Lombardi is constantly seeking ways to get better, spending hours and hours after their first Cup in 2012 talking to people from other sports who had won consecutive titles, asking them what it took to repeat. He had more of those conversations again this summer, a source told ESPN.com, again trying to find out everything he can about the secret recipe to winning two in a row.
But know this: The current Kings are different than the side that won in 2012. The team that endured the lockout and then came back in January 2013 wasn't nearly as ready as this group. And perhaps the biggest difference? The 2012 championship team cake-walked to the title, going up 3-0 in all four playoff series. It was way too easy.
Last season? Try three seven-game series before a tougher-than-expected Rangers squad was beaten in five games in the Cup finals, three of them requiring overtime.
This Kings team has come back to camp with a different swagger, a sharper focus, and a better understanding of what it truly takes. Hence the answer we got from a rival Western Conference head coach about the Kings' repeat chances.
"They are good,'' he said via text message. "Very much still a prime-time team. Them and Chicago are hard nuts to crack.''
Ah, yes, those Blackhawks, the other outfit with two Cup titles over the past five years. Few will soon forget last spring's titanic, seven-game plus OT thriller between the two behemoth franchises. The Stanley Cup was basically won in Game 7 at the United Center when the Kings prevailed by a hair. It was revenge for losing to the same Hawks the previous year in the Western finals.
See a pattern here? Any chance of the Kings and Blackhawks meeting again next spring?
"Oh, yeah, I can sense that again, 100 percent," Doughty said. "Chicago is an unbelievable team, without a doubt that was the toughest series I think by far. We love playing those guys, they love playing us. It's a battle out there, it's war. Their team has so many high-end guys, so does our team.
"Personally, I would love to play them again in the playoffs this year if we're fortunate enough to make it again. I think it's a great series for the NHL and a great series for the fans as well.''
Toughest series by far, Doughty says. And he's talking about a Kings team that needed seven games to beat the cross-town rival Ducks, and of course erased a 3-0 series deficit in the opening round to beat the Sharks. Toughest series by far? That tells you the mutual respect that exists between the Kings and Blackhawks.

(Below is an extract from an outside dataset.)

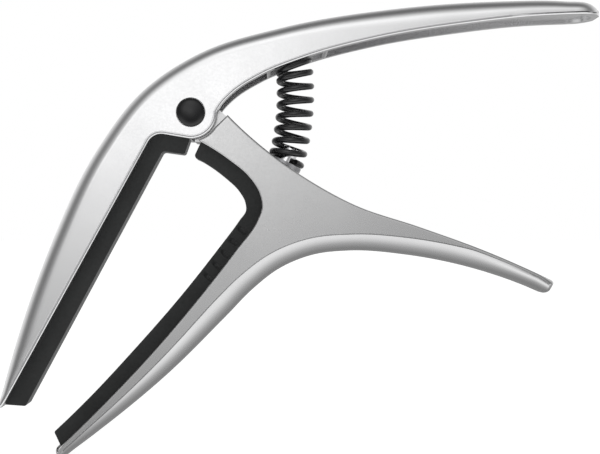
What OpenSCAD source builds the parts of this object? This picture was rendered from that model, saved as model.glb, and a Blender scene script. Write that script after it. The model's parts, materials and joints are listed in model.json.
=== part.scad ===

Because here's the other carrot that's dangling out there for the Kings and Blackhawks: win another Cup next June and that team will have won three Cups in a short time span. That's a dynasty in the cap era by any measure. The dynasty possibility intrigues Doughty.
"Because we are still young and we're going to get better as a team, it is a possibility that we can win more Cups, and hopefully back-to-back Cup here," said Doughty. "It's really hard to do, it's why not many teams have done it, but that's our goal. And when you talk about becoming a dynasty, we want to be one of those teams and it's something we want to work toward.''
OK, we know they want it. We know they crave it. But can their bodies allow it? We recall Duncan Keith of the Blackhawks telling us how he never fully recovered his energy level during the season after winning the 2010 Cup. The playoff run and the short offseason had drained him. He was still a very good player the next season, but just not quite 100 percent in terms of his energy levels.
That's the task here for the Kings, to find a way to fully recharge those batteries.
"Personally, I made sure to take more time off this summer than I usually would," Doughty said. "Because last season was long, especially with the Olympics, playing a lot of minutes ... I think other guys on the team were the same, you needed a break both mentally and physically. Obviously as the summer went on we had to get back in the gym, but I don't think many guys skated much before camp.
"Because mentally, it's grueling, it takes a lot out of you. It's good to just kind of get your mind off hockey sometimes. That way when you do come back, you're hungry again to play hockey and you're excited.''
Excited, that is, to pull off the first back-to-back titles in 17 years.